I didn't like the main character. I didn't like most of the characters, really, which normally kills my ability to get into a story, but not this time. I didn't need to like the characters for them to carry the story. I understood what I needed to, and the characters called each other on their bullshit as it arose.
Alaya uses a pretty interesting structure: the POV of the interludes was a pretty quick mystery to solve, which made them even more effective. The prose of those interludes is even more lyrical than the rest of the book. There are some truly breathtaking moments.
The story challenges gender biases: in a city that is ruled by Aunties, with a mythology that men destroyed the world, rule by women is no better or worse. It was so refreshing to read a story where the characters' different sexualities and preferences mattered NOT AT ALL. Whatever “scandalous” behavior the main characters could — and were — accused of, this was not one of them.
There were some moments where I felt like the text was being provocative and including elements that scandalize YA-haters just to prove the point that they're not a big deal, not because they actually helped the story at all. But as narrative criticisms go, I'm almost not sure I can even count that.
Alaya problematizes technology and accessing it: the speed of evolution and the relative merits of controlling its spread, and to whom. She deals with social perception, how image and media can be manipulated for or against people and spiral out of their control even if they started deliberately. How gestures (or founding political documents…) are interpreted and distorted, sometimes even generations later.

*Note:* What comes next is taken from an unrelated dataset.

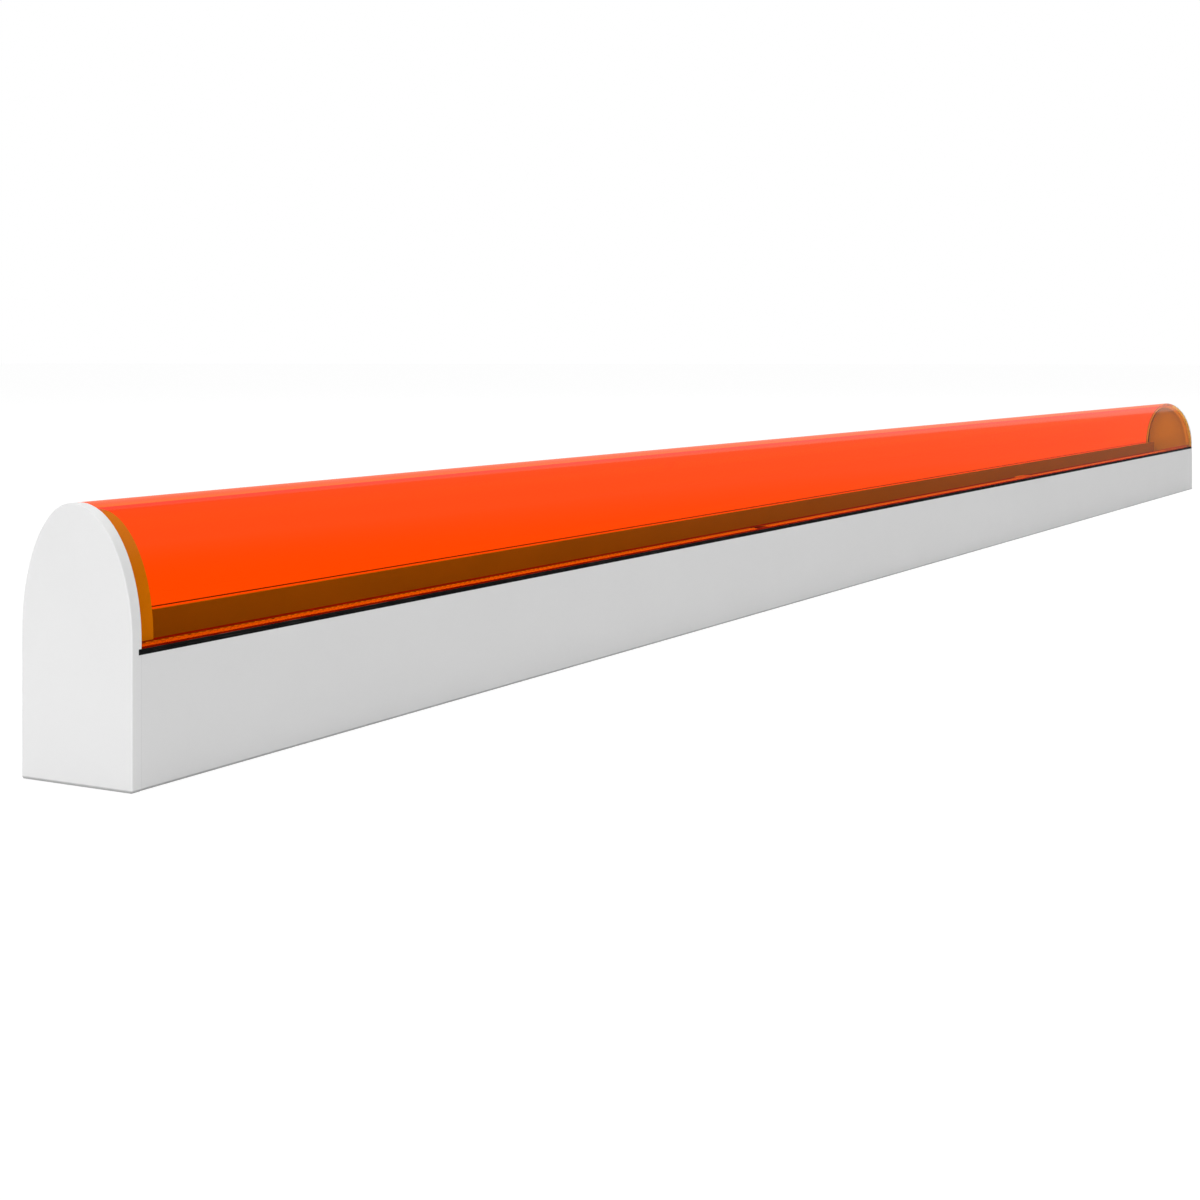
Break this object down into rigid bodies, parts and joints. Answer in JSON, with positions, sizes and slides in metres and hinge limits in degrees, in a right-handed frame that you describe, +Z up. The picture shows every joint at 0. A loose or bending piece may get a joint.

She explores the power of youth to change the world, even when their elders treat them like tokens. Characters have an array of perspectives on age, on family, on friendship, and on the responsibility that comes with each. We see class struggles in the lack of general public awareness of what goes on that the people in power don't want to have seen, and how art can highlight those things.
Art is very much a thread through every part of this story: how do you define art, and what makes it valuable?
The characters arrive at different answers, but they're asking the kinds of questions I love to see in all books, but especially in YA: how far is it okay to go to get what you want? When is sticking by principle and losing everything you want the right choice, and how do you know where to draw that line? Because actions and choices have consequences. There are a lot of struggles with agency: fighting to have it, to make choices that matter and that personally effect (no, not a typo) their own lives.
I have a lot of mixed thoughts about some of the choices that get made, but the story itself is so thought-provoking that I highly recommend looking into The Summer Prince.